Description
The Senate majority and minority leaders stand at the pinnacle of American national government – as important to Congress as the speaker of the House. However, the invention of Senate floor leadership has, until now, been entirely unknown. Providing a sweeping account of the emergence of party organization and leadership in the US Senate, Steering the Senate is the first-ever study to examine the development of the Senate's main governing institutions. It argues that three forces – party competition, intraparty factionalism, and entrepreneurship – have driven innovation in the Senate. The book details how the position of floor leader was invented in 1890 and then strengthened through the twentieth and twenty-first centuries.
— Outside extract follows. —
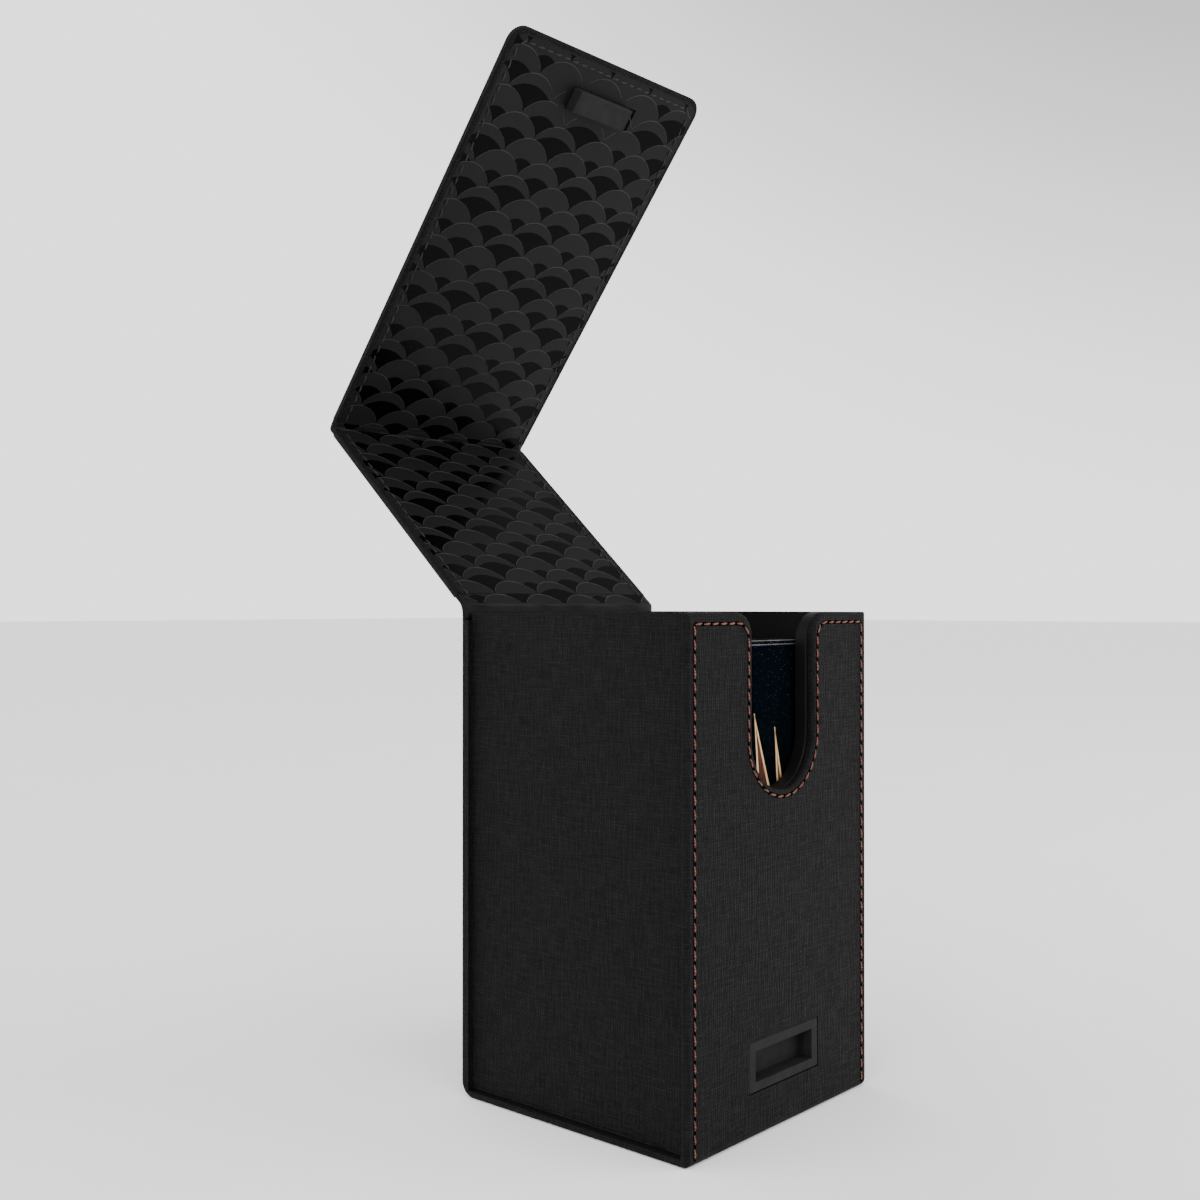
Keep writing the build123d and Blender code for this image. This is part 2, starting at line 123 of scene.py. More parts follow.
class Shader:
    """Builds one node material, with short calls for the arithmetic."""

    def __init__(self, name):
        self.material = bpy.data.materials.new(name)
        self.material.use_nodes = True
        self.tree = self.material.node_tree
        self.tree.nodes.clear()
        out = self.tree.nodes.new("ShaderNodeOutputMaterial")
        self.surface = self.tree.nodes.new("ShaderNodeBsdfPrincipled")
        self.tree.links.new(self.surface.outputs[0], out.inputs["Surface"])

    def put(self, value, socket):
        if isinstance(value, bpy.types.NodeSocket):
            self.tree.links.new(value, socket)
        else:
            socket.default_value = value

    def node(self, kind, inputs, **settings):
        made = self.tree.nodes.new(kind)
        for key, value in settings.items():
            setattr(made, key, value)
        for key, value in inputs.items():
            self.put(value, made.inputs[key])
        return made

    def math(self, operation, *values):
        return self.node("ShaderNodeMath", dict(enumerate(values)), operation=operation).outputs[0]

    def mix(self, share, low, high):
        """low where share is 0, high where it is 1."""
        span = self.math("SUBTRACT", high, low)
        return self.math("ADD", low, self.math("MULTIPLY", share, span))

    def weigh(self, *pairs):
        """The sum of each value times its weight."""
        total, *others = (self.math("MULTIPLY", value, weight) for value, weight in pairs)
        for other in others:
            total = self.math("ADD", total, other)
        return total

    def noise(self, vector, scale, detail=2.0, roughness=0.5):
        inputs = {"Vector": vector, "Scale": scale, "Detail": detail, "Roughness": roughness}
        return self.node("ShaderNodeTexNoise", inputs).outputs["Fac"]

    def vector(self, x, y, z):
        return self.node("ShaderNodeCombineXYZ", {"X": x, "Y": y, "Z": z}).outputs[0]

    def stretch(self, vector, factors):
        made = self.node("ShaderNodeVectorMath", {0: vector, 1: factors}, operation="MULTIPLY")
        return made.outputs[0]

    def ramp(self, share, *stops):
        made = self.node("ShaderNodeValToRGB", {"Fac": share})
        ramp = made.color_ramp
        while len(ramp.elements) < len(stops):
            ramp.elements.new(0.5)
        for element, (place, colour) in zip(ramp.elements, stops):
            element.position = place
            element.color = (*colour, 1)
        return made.outputs["Color"]

    def bump(self, height, strength, depth):
        """Surface direction for a relief of the given depth in millimetres."""
        inputs = {"Height": height, "Strength": strength, "Distance": depth * MM}
        return self.node("ShaderNodeBump", inputs).outputs[0]

    def place(self, tilt=0.0):
        """Position in millimetres and outward direction, turned level for a tilted panel."""
        source = self.tree.nodes.new("ShaderNodeTexCoord")
        position, normal = (
            self.node(
                "ShaderNodeVectorRotate",
                {"Vector": source.outputs[output], "Angle": -tilt},
                rotation_type="X_AXIS",
            ).outputs[0]
            for output in ("Object", "Normal")
        )
        inputs = {0: position, "Scale": 1 / MM}
        scaled = self.node("ShaderNodeVectorMath", inputs, operation="SCALE")
        return scaled.outputs[0], normal

    def split(self, vector):
        made = self.node("ShaderNodeSeparateXYZ", {"Vector": vector})
        return made.outputs["X"], made.outputs["Y"], made.outputs["Z"]

    def surface_plane(self, tilt):
        """Two coordinates that lie in the surface, whichever way it faces, and the position."""
        faces_squarely = 0.7
        position, normal = self.place(tilt)
        x, y, z = self.split(position)
        nx, _, nz = self.split(normal)
        faces_side = self.math("GREATER_THAN", self.math("ABSOLUTE", nx), faces_squarely)
        faces_up = self.math("GREATER_THAN", self.math("ABSOLUTE", nz), faces_squarely)
        return self.mix(faces_side, x, y), self.mix(faces_up, z, y), position

    def finish(self, **inputs):
        for key, value in inputs.items():
            self.put(value, self.surface.inputs[key.replace("_", " ")])
        return self.material


WEAVE_PITCH = 0.78
WEAVE_DRIFT = 0.9
WEAVE_DEPTH = 0.3
RIDGE_POWER = 0.7
SLUB_ACROSS, SLUB_ALONG = 1.4, 0.16
SLUB_FLOOR, SLUB_GAIN, SLUB_LEAST = 0.34, 3.4, 0.05
CROSSING_SHARE = 0.35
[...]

Drawing on the full history of the Senate, this book immediately becomes the authoritative source for understanding the institutional development of the Senate – uncovering the origins of the Senate party caucuses, steering committees, and floor leadership.
Table of Contents
1. Individual goals and senate party organization; 2. Presiding officer, 1789–1914; 3. Caucus, 1789–1879; 4. Steering Committee, 1856–1913; 5. Arthur Pue Gorman, the Federal Elections Bill, and the invention of Elected Floor Leadership, 1890–1913; 6. Leaders and whips, 1913–1924; 7. Divergent paths and the consolidation of leadership structures, 1923–1944; 8. Party infrastructure, 1945–1980; 9. Polarization, competition, and centralization, 1981–2024; 10. Conclusion; Appendix.